Overhaul of apprenticeship system aims to create 10,000 new roles per year by 2025

Overhaul of apprenticeship system aims to create 10,000 new roles per year by 2025

Simon Harris, Further and Higher Education Minister, spoke of 10,000 new apprenticeships by 2025.

A new apprenticeship scheme, aimed at up to 10,000 new positions per year by 2025, will mark a "culture change" around further education, Simon Harris has said.

The Further Education Minister today launched a five-year overhaul of the system and said that there would have to be a change around how apprenticeships are viewed.

The plan, which aims to deliver 10,000 new apprenticeships per year by 2025, also aims to create a new National Apprenticeship Office to bring craft and non-craft apprenticeships under one umbrella. 

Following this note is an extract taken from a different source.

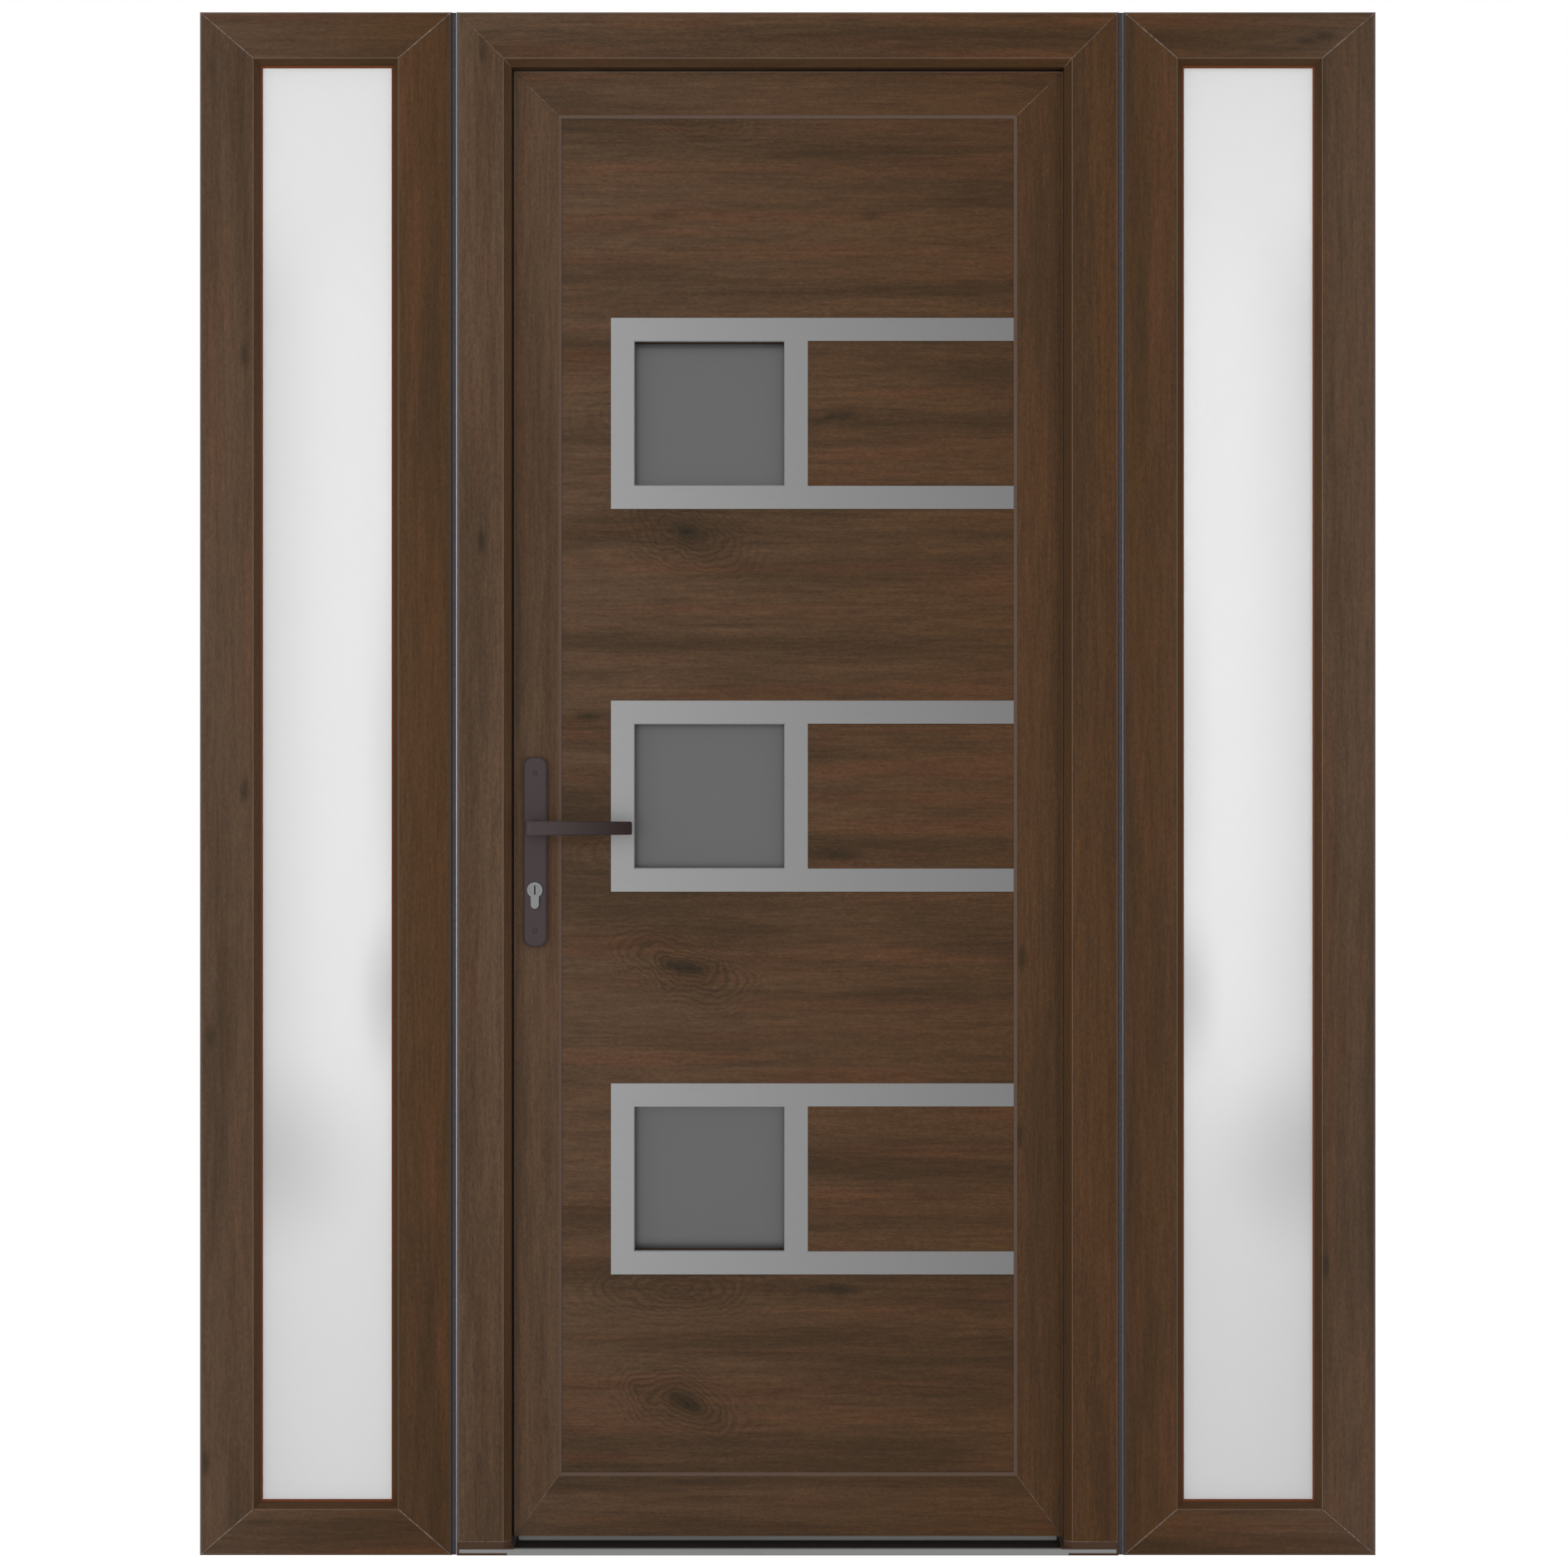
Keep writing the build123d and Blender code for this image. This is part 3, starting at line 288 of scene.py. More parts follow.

It will also introduce a new grant for employers with a top-up grant for areas of identified national skills needs of around €3,000. 

Mr Harris said that he also hoped to target underrepresented groups such as female apprentices, or lone-parents, people with disabilities, or members of the Travelling community. A bursary will also be offered to around 100 apprentices a year.

Mr Harris said that the public perception around apprenticeships would have to be challenged to encourage greater take-up of schemes.

"An apprenticeship is just as valid a way to where you're going as a traditional college education. People learn in different ways and I want to make sure that everyone is aware apprenticeship can be for them as a route to qualification into the future.

“The overall apprentice population will grow to over 30,000 registered apprentices in the next five years. In particular, we want to ensure that there is equal access for everyone to apprenticeships, irrespective of their background, gender or age.

“This plan has the potential to transform this part of our third level system. Apprenticeship is good for the learner and the employer.”

Mr Harris said that he was calling on the public sector, which takes on around 100 apprenticeships, to "step up" and said that it was no longer possible to "ask business to do more".

The minister added that it is now "more likely than not" that the next academic year will see "far more on-campus education". 

He said that this was caveated by the public health advice and would require investment, vaccinations and rapid testing.

He said that it was not feasible in the long-term to keep students from campuses.